The indictment against Hinckley includes one count of attempting to assassinate the president and four counts of assault with intent to kill Reagan, White House press secretary James Brady, U.S. Secret Service agent Timothy J. McCarthy and D.C. police officer Thomas K. Delahanty. All five of those charges are punishable by up to life in prison.

Law enforcement officials have said that Hinckley's alleged attack on the president may have been motivated by Hinckley's desire to impress teen-age actress Jodie Foster. An unmailed letter found in Hinckley's hotel room the day Reagan was shot, addressed to Foster and signed with Hinckley's name, said "give me the chance with this historical deed to gain your respect and love."
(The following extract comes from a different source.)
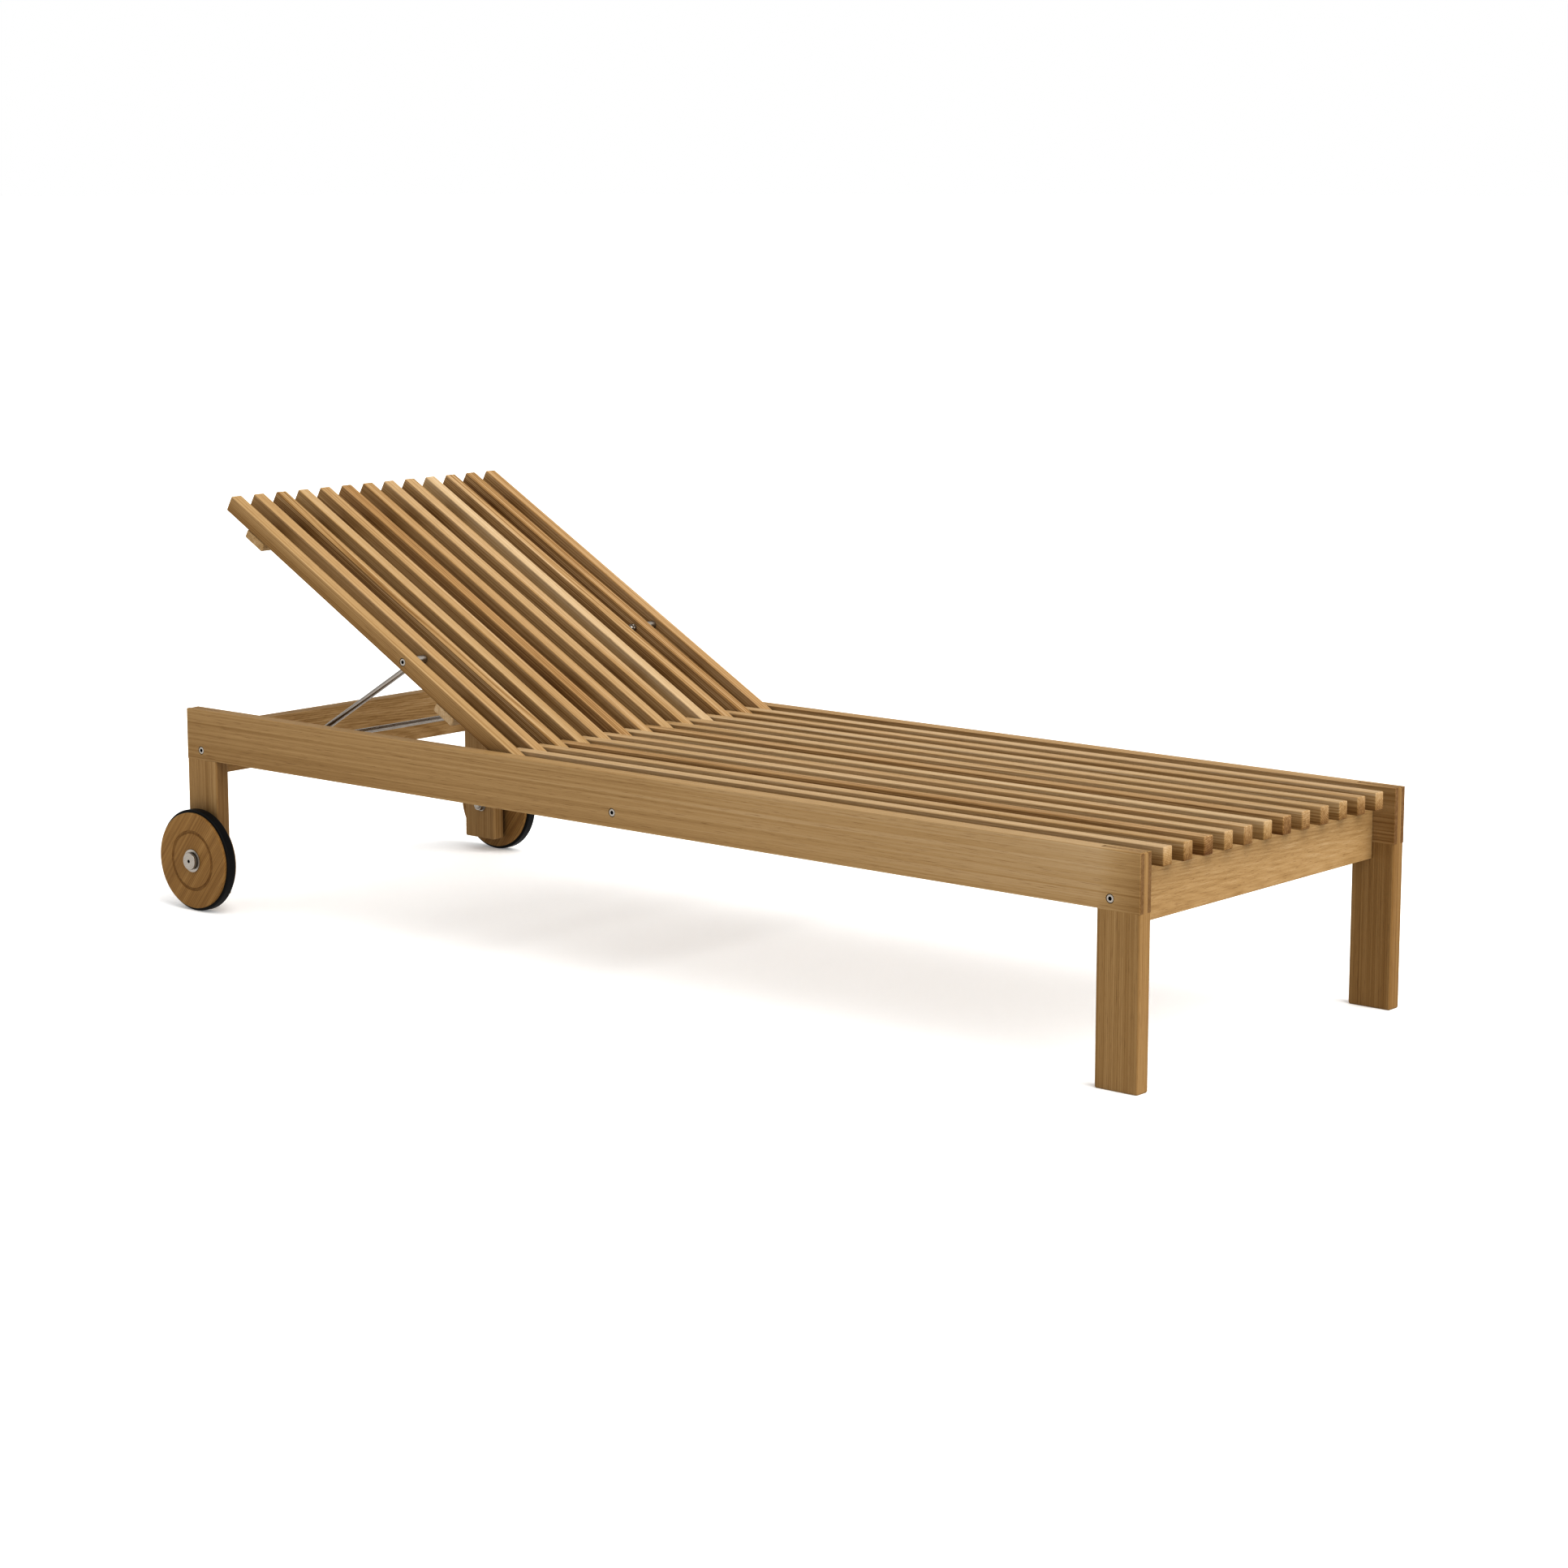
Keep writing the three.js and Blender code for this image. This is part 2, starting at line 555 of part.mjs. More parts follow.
const lounger = new THREE.Group();
lounger.add(frame);
export default lounger;
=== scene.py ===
"""Looks of a reclining teak sun lounger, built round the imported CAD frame. Metres, +Z up."""

import json
import math
import random

import bmesh
import bpy
from mathutils import Matrix, Vector


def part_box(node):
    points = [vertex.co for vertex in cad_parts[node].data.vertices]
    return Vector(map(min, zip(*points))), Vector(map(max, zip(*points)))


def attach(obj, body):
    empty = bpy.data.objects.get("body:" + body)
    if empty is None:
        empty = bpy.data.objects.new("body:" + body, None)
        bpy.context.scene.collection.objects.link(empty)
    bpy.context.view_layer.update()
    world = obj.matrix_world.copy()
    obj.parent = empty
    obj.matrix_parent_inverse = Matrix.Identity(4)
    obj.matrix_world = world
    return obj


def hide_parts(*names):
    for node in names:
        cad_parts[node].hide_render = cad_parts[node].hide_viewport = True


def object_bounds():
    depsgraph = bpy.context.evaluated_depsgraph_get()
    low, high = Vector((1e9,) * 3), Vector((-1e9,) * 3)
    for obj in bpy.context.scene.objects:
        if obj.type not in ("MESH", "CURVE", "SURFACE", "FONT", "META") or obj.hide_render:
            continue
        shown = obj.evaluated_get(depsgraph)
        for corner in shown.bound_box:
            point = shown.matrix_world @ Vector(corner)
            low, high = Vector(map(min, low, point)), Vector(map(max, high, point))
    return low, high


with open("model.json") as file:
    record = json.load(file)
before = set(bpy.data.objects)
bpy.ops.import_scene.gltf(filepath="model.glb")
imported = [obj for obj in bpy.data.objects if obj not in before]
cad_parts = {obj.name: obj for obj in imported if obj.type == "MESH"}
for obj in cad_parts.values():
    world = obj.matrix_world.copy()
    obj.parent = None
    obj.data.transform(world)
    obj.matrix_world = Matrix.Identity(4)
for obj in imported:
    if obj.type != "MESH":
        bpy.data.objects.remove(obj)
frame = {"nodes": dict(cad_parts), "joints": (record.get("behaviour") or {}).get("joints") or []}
cad_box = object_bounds()

# ---- driving values -----------------------------------------------------------------------------
MM = 0.001
VIEW_AZIMUTH = math.radians(40.41)
VIEW_ELEVATION = math.radians(10.10)
VIEW_DISTANCE = 6.118
VIEW_AIM = Vector((0.0406, 0.0447, 0.2771))
LENS = 86.12
SENSOR_WIDTH = 36
VIEW_GAMMA = 0.72  # deepens the shadows and leaves white as it is
KEY_FROM = (0.68, 0.02, 0.73)
KEY_STRENGTH = 3.2
KEY_SOFTNESS = math.radians(60)
KEY_COLOR = (1.0, 1.0, 0.985)
FLOOR_RADIUS = 60  # metres
FLOOR_GLOW = 0.28  # lifts the shadow on the white ground

SLAT_ROUND = 2.1 * MM  # edge rounding of the slats
RAIL_ROUND = 2.4 * MM  # of the side rails
LEG_ROUND = 3.2 * MM  # of the legs
CROSS_ROUND = 1.6 * MM  # of the cross rails
BATTEN_ROUND = 2.4 * MM  # of the back's battens
LONG_EDGE = 8 * MM  # shorter edges belong to bores and notches
ROUND_STEPS = 3

ROD_RADIUS = 5 * MM  # of the hinge rod
SPACER_RADIUS = 9.5 * MM  # of the washers between the slats on the hinge rod
BAIL_ROD = 5 * MM  # radius of the bail's rods
SLEEVE_RADIUS = 7 * MM
SLEEVE_BORE = 4.5 * MM
SLEEVE_LENGTH = 28 * MM
BEAD_RADIUS = 1.5 * MM  # of the weld beads at both ends of the bail's arms
RAIL_BOLT_RADIUS = 4 * MM
BAIL_BOLT_RADIUS = 3.9 * MM
BOLT_THREAD = 12 * MM  # where the thread ends, from the bolt's tip
HEAD_RADIUS = 6.1 * MM  # of the bolt heads, with a dark gap to their recess in the timber
HEAD_DEPTH = 3 * MM
SOCKET_FLATS = 5.6 * MM
SOCKET_DEPTH = 2.4 * MM
THREAD_ROOT = 0.90  # of the thread's outer radius
TIP_TAPER = 0.8  # a bolt's tip, of its radius
BARREL_RADIUS = 6 * MM
BARREL_INSET = 28 * MM  # from the rail's inner face to the barrel nut's axis
BAIL_NUT_FLATS = 13 * MM
AXLE_NUT_FLATS = 18 * MM
NUT_PLATE_RADIUS = 12 * MM  # of the round plate under the axle nut
NUT_PLATE = 1.5 * MM  # its thickness
AXLE_RADIUS = 6 * MM
COLLAR_RADIUS = 12 * MM
CAP_RADIUS = 15 * MM
CAP_HOLE = 2.9 * MM
CAP_NECK = 1.6 * MM  # the step behind the cap that shades the washer
WASHER_RADIUS = 20 * MM
WASHER_BORE = AXLE_RADIUS + 0.4 * MM
WASHER_LIP = 0.35 * MM  # chamfer of its rim
RACK_SCREW_RADIUS = 4.5 * MM
BATTEN_SCREW_RADIUS = 4 * MM
SCREW_RISE = 0.15 * MM  # how far a screw's face stands off the timber
COVE_RADIUS = 50 * MM  # of the ring groove on the wheel's face
COVE_WIDTH = 5.6 * MM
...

Assistant U.S. Attorney Roger M. Adelman said during the court hearing that the government would present 20 witnesses, including five experts, to prove its main criminal case that Hinckley shot Reagan and the three other men on the sidewalk outside the Washington Hilton Hotel, where Reagan had just finished addressing a group of trade unionists.

That testimony would take about three to four trial days, Adelman said. If insanity is raised as a defense to the charges, Adelman estimated that the entire trial could take 10 to 15 days. In such cases, the trial usually comes down to a battle of expert psychiatric testimony about whether a defendant was sane and responsible for criminal acts.

Psychiatrists designated by the U.S. Bureau of Prisons have filed a report with the federal court containing their conclusions about Hinckley's mental competency. That report has been sealed by the court.

Parker said that on Tuesday he will also consider defense complaints that prison guards at the federal correctional institution at Butner, N.C., read Hinckley's personal papers in violation of his constitutional right to privacy.

In papers filed yesterday, the prosecution said that the staff at Butner "never" read any papers Hinckley kept in a folder titled "attorney-client material," although other writings he left elsewhere in his prison room there were examined.